Debt negotiation can be an effective strategy, but it takes a great deal of effort. The main thing to watch out for is to shoot for restructuring your debt (typically, this means having payments stretched over a longer time period) rather than having debt forgiven. Debt forgiveness can have negative consequences on both your credit rating and tax liability.
Credit counseling is a valuable step if you need outside help, as long as you do a little homework to make sure you choose a qualified and reputable organization. Debt management and settlement plans take this a step further – they essentially involve you turning over much of the control of the situation to a company that does this for profit. As tempting as it may be to have somebody else take the reins when you are feeling overwhelmed, this can actually add to what you owe and can also have negative tax or credit rating consequences.

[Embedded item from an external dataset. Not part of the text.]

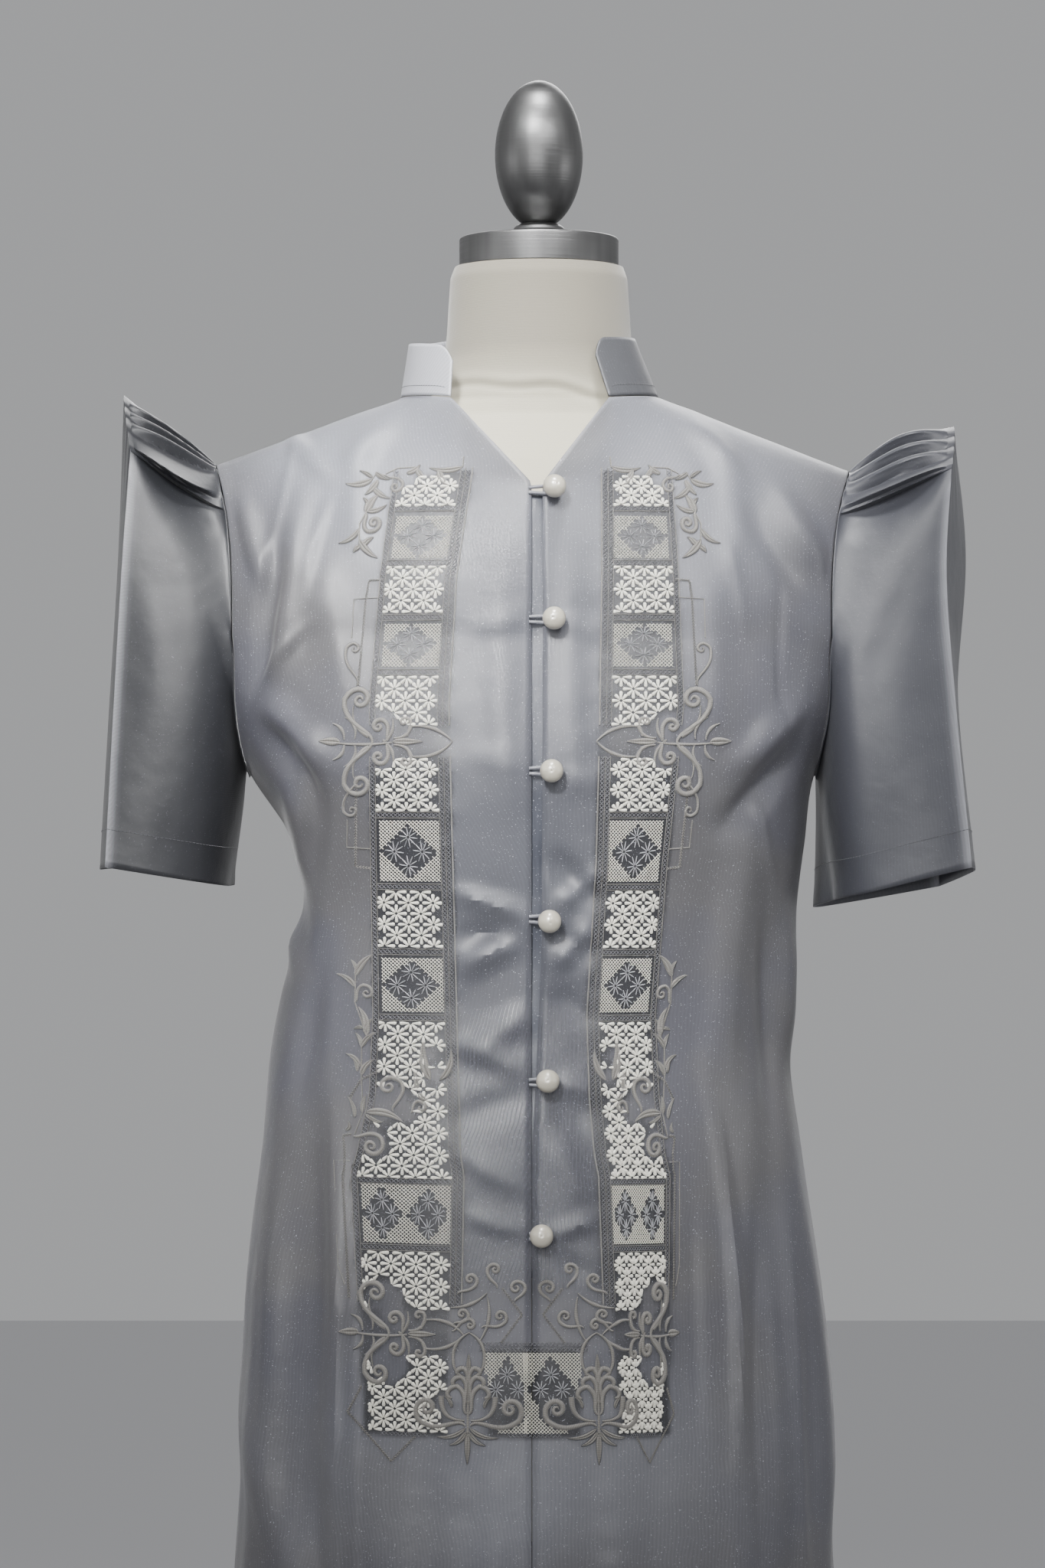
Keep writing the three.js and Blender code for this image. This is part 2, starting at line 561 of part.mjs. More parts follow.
function sleeveRing(table, side, ringShare, onRoof) {
  const rings = onRoof ? table.slice(0, CREST + 1) : table.slice(CREST);
  const corners = SLEEVE_LINES.map((line) => alongSleeve(rings, line, ringShare));
  const middle = corners.reduce((sum, p) => sum.add(p), point(0, 0, 0)).divideScalar(corners.length);
  const seamPull = onRoof ? Math.max(0, 1 - ringShare * 2) ** 2 : 0;
  const pleatShare = onRoof ? ringShare : Math.max(0, 1 - ringShare * 6);
  const swell = PLEAT_HEIGHT.swell * Math.sin(Math.PI * pleatShare);
  const pleat = onRoof
    ? lerp(PLEAT_HEIGHT.seam, PLEAT_HEIGHT.crest, pleatShare) + swell
    : PLEAT_HEIGHT.crest * pleatShare;
  const ring = [];
  corners.forEach((from, s) => {
    const to = corners[(s + 1) % corners.length];
    const chord = to.clone().sub(from);
    const outward = from.clone().add(to).multiplyScalar(0.5).sub(middle);
    outward.addScaledVector(chord, -outward.dot(chord) / chord.lengthSq()).normalize();
    const roofSide = s === 0 || s === corners.length - 1;
    for (let k = 0; k < SIDE_SPANS[s]; k++) {
      const t = k / SIDE_SPANS[s];
      const bulge = SIDE_BULGE[s] * Math.sin(Math.PI * t);
      const fold = roofSide ? pleat * (k % 2 ? 1 : -PLEAT_VALLEY) : 0;
      const p = from.clone().addScaledVector(chord, t).addScaledVector(outward, bulge + fold);
      const seam = armholePoint(side, s < 3 ? "front" : "back", armholeTurn(s, t));
      p.x *= side;
      ring.push(p.lerp(seam.addScaledVector(outward, fold * 0.3), seamPull));
    }
  });
  return side < 0 ? ring.reverse() : ring;
}

function sleeve(table, side) {
  const grid = [];
  for (let k = 0; k < ROOF_RINGS; k++) grid.push(sleeveRing(table, side, k / ROOF_RINGS, true));
  for (let k = 0; k <= DROP_RINGS; k++) grid.push(sleeveRing(table, side, k / DROP_RINGS, false));
  grid.forEach((ring) => ring.forEach((p) => p.setX(p.x + side * ARMHOLE_SEAM)));
  // At the armhole the inner face must not reach back over the seam.
  const turnNormal = (normal, i) => {
    if (i > 0 || normal.x * side < 0) return normal;
    return normal.setX(0).normalize();
  };
  return wallGeometry(grid, { closed: true, turnNormal });
}

// A turned solid about the upright axis. Each profile entry is a radius and a height.
function turned(name, profile, spans, material) {
  const points = profile.map(([radius, height]) => new THREE.Vector2(radius, height));
  const mesh = piece(name, new THREE.LatheGeometry(points, spans), material);
  mesh.rotation.x = QUARTER;
  return mesh;
}

// Dress form, section by section: half width, depth in front and behind, and the section's power.
const FORM = [
  { z: 640, half: 152, front: 100, back: 104, power: 2.3 },
  { z: 660, half: 160, front: 104, back: 110, power: 2.3 },
  { z: 710, half: 167, front: 107, back: 113, power: 2.3 },
  { z: 770, half: 167, front: 107, back: 112, power: 2.3 },
  { z: 840, half: 154, front: 100, back: 100, power: 2.3 },
  { z: 905, half: 136, front: 92, back: 84, power: 2.3 },
  { z: 960, half: 126, front: 86, back: 76, power: 2.3 },
  { z: 1010, half: 129, front: 91, back: 76, power: 2.3 },
  { z: 1060, half: 141, front: 102, back: 82, power: 2.3 },
  { z: 1110, half: 150, front: 109, back: 88, power: 2.3 },
  { z: 1155, half: 160, front: 105, back: 92, power: 2.3 },
  { z: 1200, half: 171, front: 98, back: 93, power: 2.2 },
  { z: 1250, half: 181, front: 90, back: 88, power: 2.1 },
  { z: 1285, half: 187, front: 82, back: 78, power: 1.9 },
  { z: 1300, half: 187, front: 77, back: 70, power: 1.8 },
  { z: 1310, half: 183, front: 73, back: 64, power: 1.7 },
  { z: 1323, half: 148, front: 66, back: 56, power: 1.65 },
  { z: 1340, half: 101, front: 58, back: 53, power: 1.7 },
  { z: 1350, half: 74, front: 56.5, back: 53, power: 1.95 },
  { z: 1361, half: 66, front: 57, back: 54, power: 2 },
  { z: 1378, half: 60.5, front: 56, back: 54, power: 2 },
  { z: 1395, half: 58.8, front: 55.5, back: 54, power: 2 },
  { z: 1430, half: 56.6, front: 54, back: 53, power: 2 },
  { z: 1437, half: 54, front: 51.5, back: 50.5, power: 2 },
];
const FORM_SPANS = 28;

function dressForm() {
  const points = [];
  FORM.forEach((row) => {
    for (let k = 0; k < FORM_SPANS; k++) {
      const turn = (k / FORM_SPANS) * 2 * Math.PI;
      const c = Math.cos(turn);
      const s = Math.sin(turn);
      const depth = c > 0 ? row.front : row.back;
      points.push(
        point(
          Math.sign(s) * row.half * Math.abs(s) ** (2 / row.power),
          -Math.sign(c) * depth * Math.abs(c) ** (2 / row.power),
          row.z,
        ),
      );
    }
  });
  const bottom = points.length;
  points.push(point(0, 0, FORM[0].z), point(0, 0, FORM.at(-1).z));
  const index = [];
  const lastRing = (FORM.length - 1) * FORM_SPANS;
  for (let k = 0; k < FORM_SPANS; k++) {
    const next = (k + 1) % FORM_SPANS;
    for (let i = 0; i < FORM.length - 1; i++) {
      const a = i * FORM_SPANS + k;
      const b = i * FORM_SPANS + next;
      index.push(a, b, b + FORM_SPANS, a, b + FORM_SPANS, a + FORM_SPANS);
    }
    index.push(bottom, next, k, bottom + 1, lastRing + k, lastRing + next);
  }
  return new THREE.BufferGeometry().setFromPoints(points).setIndex(index);
}

// Stand and finial sizes.
const FORM_TOP = FORM.at(-1).z;
const CAP_RADIUS = 51;
const CAP_HEIGHT = 18.6;
const CAP_ROUND = 1.5; // chamfer round its top
const BEAD_RADIUS = 16.4;
const BEAD_HEIGHT = 10.4;
const BEAD_TURN = 0.82; // how far the bead rounds in before the egg's foot, in radians
const EGG_RADIUS = 28.2;
const EGG_HALF_HEIGHT = 47.6;
const EGG_FOOT_RADIUS = 12.2;
const BASE_RADIUS = 190;
const BASE_THICK = 9;
const BASE_ROUND = 2; // chamfer round its top
const SOCKET_RADIUS = 28;
const SOCKET_TAPER = 4;
const SOCKET_HEIGHT = 33;
const POLE_RADIUS = 15;
const TOUCH = 0.3; // gap between two hard pieces that touch

function neckCap() {
  const low = FORM_TOP + TOUCH;
  const high = low + CAP_HEIGHT;
  const rim = [[CAP_RADIUS, high - CAP_ROUND], [CAP_RADIUS - CAP_ROUND, high]];
  const profile = [[0, low], [CAP_RADIUS, low], ...rim, [0, high]];
  return turned("neck_cap", profile, 32, MATERIALS.metal);
}

function finial() {
  const low = FORM_TOP + CAP_HEIGHT + 2 * TOUCH;
  const waist = low + BEAD_HEIGHT;
  const eggMiddle = waist + EGG_HALF_HEIGHT * Math.sqrt(1 - (EGG_FOOT_RADIUS / EGG_RADIUS) ** 2);
  const profile = [[0, low]];
  for (let k = 0; k <= 3; k++) {
    const turn = (k / 3) * BEAD_TURN;
    profile.push([BEAD_RADIUS * Math.cos(turn), low + (BEAD_HEIGHT * Math.sin(turn)) / Math.sin(BEAD_TURN)]);
  }
  const from = -Math.acos(EGG_FOOT_RADIUS / EGG_RADIUS);
  for (let k = 1; k <= 10; k++) {
    const turn = lerp(from, QUARTER, k / 10);
    profile.push([k < 10 ? EGG_RADIUS * Math.cos(turn) : 0, eggMiddle + EGG_HALF_HEIGHT * Math.sin(turn)]);
  }
  return turned("finial", profile, 24, MATERIALS.metal);
}

// A round base plate on the floor, a socket on it, and the pole between the socket and the form.
function stand() {
  const group = new THREE.Group();
  const edge = [[BASE_RADIUS, 0], [BASE_RADIUS, BASE_THICK - BASE_ROUND], [BASE_RADIUS - BASE_ROUND, BASE_THICK]];
  group.add(turned("stand_base", [[0, 0], ...edge, [0, BASE_THICK]], 40, MATERIALS.metal));
  const foot = BASE_THICK + TOUCH;
  const socketTop = foot + SOCKET_HEIGHT;
  const socket = [[0, foot], [SOCKET_RADIUS, foot], [SOCKET_RADIUS - SOCKET_TAPER, socketTop], [0, socketTop]];
  group.add(turned("stand_socket", socket, 24, MATERIALS.metal));
  const low = socketTop + TOUCH;
  const high = FORM[0].z - TOUCH;
  const pole = [[0, low], [POLE_RADIUS, low], [POLE_RADIUS, high], [0, high]];
  group.add(turned("stand_pole", pole, 20, MATERIALS.metal));
  return group;
}

// A pearl on its shank, and the cloth loop that holds it, both laid on the front and tilted with it.
function button(spot, number) {
  const group = new THREE.Group();
  const edge = straight(OPENING, "right", spot.z);
  const foremost = Math.min(frontDepth(edge, spot.z), frontDepth(spot.x, spot.z));
  const lean = (frontDepth(spot.x, spot.z + PEARL_RADIUS) - frontDepth(spot.x, spot.z - PEARL_RADIUS)) / 2;
  group.position.set(spot.x, foremost - BUTTON_LIFT, spot.z);
  group.rotation.x = -Math.atan(lean / PEARL_RADIUS);

  // The pearl's centre is far enough out for the loop to pass behind it.
  const touch = Math.sqrt(PEARL_RADIUS ** 2 - SHANK_RADIUS ** 2);
  const centre = LOOP_THICK + TOUCH + touch;
  const from = -Math.acos(SHANK_RADIUS / PEARL_RADIUS);
  const profile = [new THREE.Vector2(0, 0), new THREE.Vector2(SHANK_RADIUS, 0)];
  for (let k = 0; k <= 8; k++) {
    const turn = lerp(from, QUARTER, k / 8);
    const radius = k < 8 ? PEARL_RADIUS * Math.cos(turn) : 0;
    profile.push(new THREE.Vector2(radius, centre + PEARL_RADIUS * Math.sin(turn)));
  }
  const pearl = piece(`pearl_${number}`, new THREE.LatheGeometry(profile, 12), MATERIALS.pearl);
  pearl.rotation.z = Math.PI;

  // The loop runs out of the right front's edge, round the shank and back.
  const reach = spot.x - edge + LOOP_WIDTH;
  const outerRadius = LOOP_HALF_GAP + LOOP_WIDTH;
  const shape = new THREE.Shape();
  shape.moveTo(-reach, -outerRadius + LOOP_TAPER);
  shape.lineTo(0, -outerRadius);
  shape.absarc(0, 0, outerRadius, -QUARTER, QUARTER, false);
  shape.lineTo(-reach, outerRadius - LOOP_TAPER);
  shape.lineTo(-reach, LOOP_HALF_GAP - LOOP_TAPER);
  shape.lineTo(0, LOOP_HALF_GAP);
  shape.absarc(0, 0, LOOP_HALF_GAP, QUARTER, -QUARTER, true);
  shape.lineTo(-reach, -LOOP_HALF_GAP + LOOP_TAPER);
  const flat = new THREE.ExtrudeGeometry(shape, { depth: LOOP_THICK, bevelEnabled: false, curveSegments: 5 });
  const loop = piece(`loop_${number}`, flat, MATERIALS.sleeve);
  loop.rotation.x = QUARTER;
  group.add(pearl, loop);
  return group;
}

const dress = new THREE.Group();
dress.add(
  piece("front_right", frontPanel(-1), MATERIALS.organza),
  piece("front_left", frontPanel(1), MATERIALS.organza),
  piece("back", backPanel(), MATERIALS.organza),
  piece("opening_strip", openingStrip(), MATERIALS.organza),
  piece("collar", collar(), MATERIALS.organza),
  piece("sleeve_right", sleeve(RIGHT_SLEEVE, -1), MATERIALS.sleeve),
  piece("sleeve_left", sleeve(LEFT_SLEEVE, 1), MATERIALS.sleeve),
);
BUTTONS.forEach((spot, k) => dress.add(button(spot, k + 1)));

const model = new THREE.Group();
model.add(dress, piece("form_torso", dressForm(), MATERIALS.jersey), neckCap(), finial(), stand());

export default model;
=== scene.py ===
"""A sheer organza filipiniana dress on a limbless dress form: its finished surfaces.

Sizes are in millimetres unless a name says otherwise, and meshes are made in metres.
+Z is up, the front faces -Y, and the wearer's right is at -X.
"""

import logging
import math
from collections.abc import Callable, Sequence
from dataclasses import dataclass, field
from enum import Enum
from functools import partial

import bpy
import numpy as np
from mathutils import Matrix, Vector


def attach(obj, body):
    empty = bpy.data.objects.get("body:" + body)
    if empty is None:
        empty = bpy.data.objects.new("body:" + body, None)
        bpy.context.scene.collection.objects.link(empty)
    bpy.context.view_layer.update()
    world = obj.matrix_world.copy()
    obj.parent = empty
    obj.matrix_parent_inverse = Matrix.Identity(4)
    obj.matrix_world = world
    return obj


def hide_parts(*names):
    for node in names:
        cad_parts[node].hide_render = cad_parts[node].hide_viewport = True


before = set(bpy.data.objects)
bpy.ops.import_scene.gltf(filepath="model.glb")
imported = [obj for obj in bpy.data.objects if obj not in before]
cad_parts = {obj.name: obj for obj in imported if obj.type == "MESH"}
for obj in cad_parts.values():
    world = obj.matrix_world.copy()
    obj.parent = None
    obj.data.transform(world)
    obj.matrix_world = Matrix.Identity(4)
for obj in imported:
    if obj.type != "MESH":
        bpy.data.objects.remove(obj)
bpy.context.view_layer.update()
LOG = logging.getLogger("dress")
Array = np.ndarray
Material = bpy.types.Material
Socket = bpy.types.NodeSocket
Numbers = Sequence[float]
Sizes = Array | Numbers | float
MM = 0.001
QUARTER = math.pi / 2


class Side(Enum):
    """Which half of the dress, as the sign of its x."""

    RIGHT = -1
    LEFT = 1

    @property
    def word(self) -> str:
        """The wearer's side in lower case."""
        return self.name.lower()


class Face(Enum):
    """Front or back of the dress, as the sign of its y."""

    FRONT = -1
    BACK = 1

    @property
    def word(self) -> str:
        """The face's name in lower case."""
        return self.name.lower()


def smoothstep(value: Array, low: float, high: float) -> Array:
    """Rises from 0 at low to 1 at high along a cubic with level ends.

    Args:
        value: The numbers to read.
        low: Where the rise starts.
        high: Where it ends.

    Returns:
        The share for each number.
    """
    t = np.clip((np.asarray(value, float) - low) / (high - low), 0.0, 1.0)
    return t * t * (3.0 - 2.0 * t)


def join(*parts: Array) -> Array:
    """Spreads arrays to one shape and joins them, so that each place has its numbers last."""
    return np.stack(np.broadcast_arrays(*parts), axis=-1)


def mix(start: Array, end: Array, share: Array) -> Array:
    """Goes straight from start to end by a share."""
    return start + (end - start) * share


def bell(distance: Array, width: float) -> Array:
    """A Gaussian bell: 1 in the middle and about a third at one width."""
    return np.exp(-((distance / width) ** 2))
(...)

Finally, bankruptcy can help get creditors off your back once and for all, but at the cost of losing both some of your current wealth and access to credit for years to come. Think of this as going cold turkey on debt for the foreseeable future.
How to Proceed with Debt Relief
Debt relief is a battle you have to fight on two fronts – one within your household, and one outside of it.
The battle within your household is to get enough control over your spending so that you are no longer accumulating new debt, and can predict how much you will have available to pay down old debt month after month.
The battle outside is to figure out how to manage payments to your various creditors and if necessary, negotiate better terms with them. As mentioned earlier, taking stock of the sources, amounts, and nature of debt you owe is the first step in figuring out how to approach this. If you do that before debt gets unmanageable or damages your credit, you can start working towards debt relief without heavy long-term consequences.